In my mind I would like to agree with the submissions of counsel for the Respondent that all that is required of the Respondent is to make a written demand in writing; that is all that is required. Whether or not the Insurance Company had made payment is a second issue. I also wish to agree that it would be impossible for this court to have an impact on that bond considering that it is between the Applicant and the Insurance Company who is not a party to these proceedings. If the party would want this to be done the Insurance Company would have to be sued separately. As it is I find the status quo with regard to the bond has already changed; all that is required is for payment to be made. It would be incredible for this court to issue an order against the Respondent saying, do not receive the money; that would be out of powers of this court!
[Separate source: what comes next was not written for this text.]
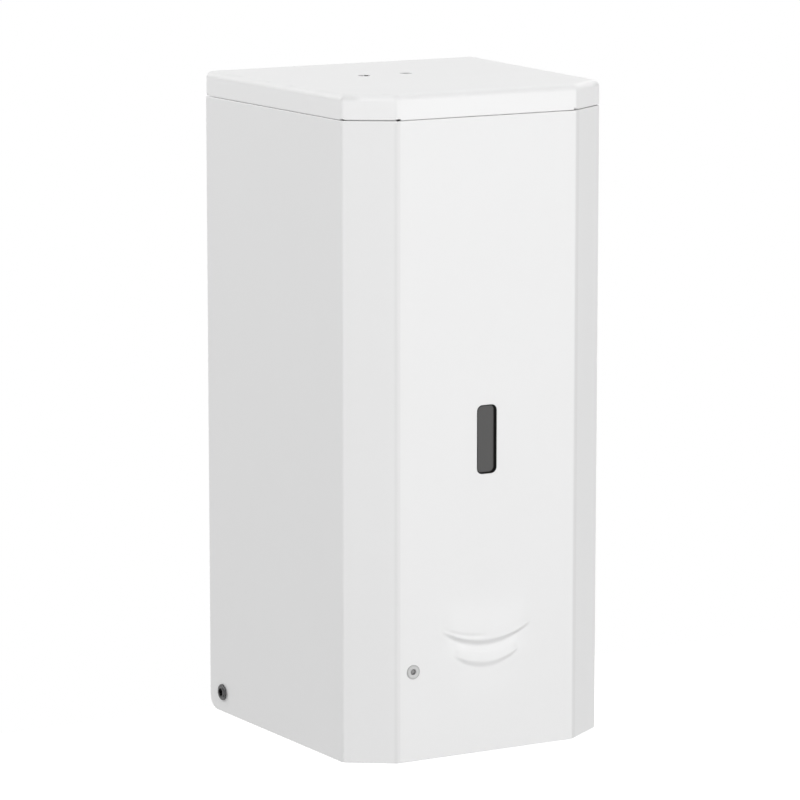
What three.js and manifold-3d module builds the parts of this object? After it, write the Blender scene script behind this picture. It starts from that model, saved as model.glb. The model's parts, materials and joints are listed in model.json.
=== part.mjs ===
// A wall-mounted automatic soap dispenser. A bent sheet casing hangs on a back plate and closes with a
// hinged lid. Inside are an open-topped tank, a geared roller pump, a hand sensor and a battery box with a
// drop-down door.
// Millimetres, +Z up. The wall is the plane y = 0 and the front looks towards -Y. The origin is the centre of
// the wall face, halfway up.
import * as THREE from 'three';
import { mergeVertices } from 'three/addons/utils/BufferGeometryUtils.js';
import Module from 'manifold-3d';

const wasm = await Module();
wasm.setup();

// ---- Driving dimensions ----
// Outer envelope. The plan is a box with splayed sides and two cut front corners.
const casingHeight = 268;
const lidHeight = 10.2;
const seamGap = 0.5;
const depth = 126.3;
const widthAtWall = 133;
const widthAtChamfer = 123;
const chamferWidth = 19.2;
const chamferDepth = 12.8;
const frontBendRadius = 2.5;
const sideBendRadius = 2;
const leastBendRadius = 0.4;
const rearStandOff = 1;
const sheet = 1.2;
const lowerCornerRadius = 7;

// Fits
const clearance = 0.3;
const runningFit = 0.06;
const seatGap = 0.1;
// How far a cut runs past the faces it goes through, and how deep joined pieces reach into each other.
const past = 1;
const weld = 0.5;

// Sides of the round pieces, from small pins to large rims. A pin and its bore have the same number.
const smallRound = 12;
const mediumRound = 16;
const largeRound = 24;
const rimRound = 40;

// Lid
const lidWall = 1.5;
const lidFillet = 3.5;
const lidFilletSteps = 4;
const lidExtraBend = 2;
const keyHoleDiameter = 4.7;
const keyHolePitch = 20;
const keyHoleX = -6.6;
const keyHoleY = -51;

// Window, indicator and stamped relief on the front
const windowWidth = 9.4;
const windowHeight = 29;
const windowCornerRadius = 2.5;
const windowAboveBottom = 133;
const gasketBorder = 3.5;
const gasketThickness = 0.6;
const paneBorder = 3;
const paneThickness = 2;
const retainerBorder = 4.5;
const retainerOpening = 1;
const indicatorFromCorner = 7.3;
const indicatorAboveBottom = 38.3;
const bezelDiameter = 6.4;
const bezelSleeveDiameter = 4.8;
const bezelSleeveBehind = 3;
const bezelRise = 0.4;
const lensDiameter = 2.9;
const lensRise = 0.2;
const lampBoardWidth = 14;
const lampBoardHeight = 18;
const reliefHeight = 1.2;
const reliefSteps = 8;
const upperReliefHalfWidth = 20.4;
const upperReliefAboveBottom = 52.6;
const upperReliefSag = 5.1;
const upperReliefRise = 4;
const lowerReliefHalfWidth = 14.3;
const lowerReliefAboveBottom = 41.8;
const lowerReliefSag = 3.6;
const lowerReliefRise = 3;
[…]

It is a separate contract between the parties; if the Insurance Company does issue the payment I do not see how this court can now say that the Respondent should not receive the money.
Counsel for the Applicant has also asked that this court take into account the effects the counter guarantee will have on the business of his client. His submission is that if payment was made then his client will be obligated, under the counter-guarantee, to pay the Insurance Company the same amount of money that it has paid to the Respondent; this sum being a large figure of over Shs. 1bn/= would wipe away his clients business.
Whereas I sympathize with the possible effects of the counter-guarantee on the Applicant’s business, I want to agree with counsel for the Respondent that such effects can be monetarised. In other words, that should the Applicant suffer any loss as a result of such payments then it can be atoned in damages, or further restoration of the suit.
All in all I find that court is unable to accept the prayers for maintaining the status quo on the strength of the submissions made that the bond has already been called. The Applicant still has access to remedies under the head suit; he would be best advised to do so.
Having said that, the motion is dismissed with costs to the Respondent.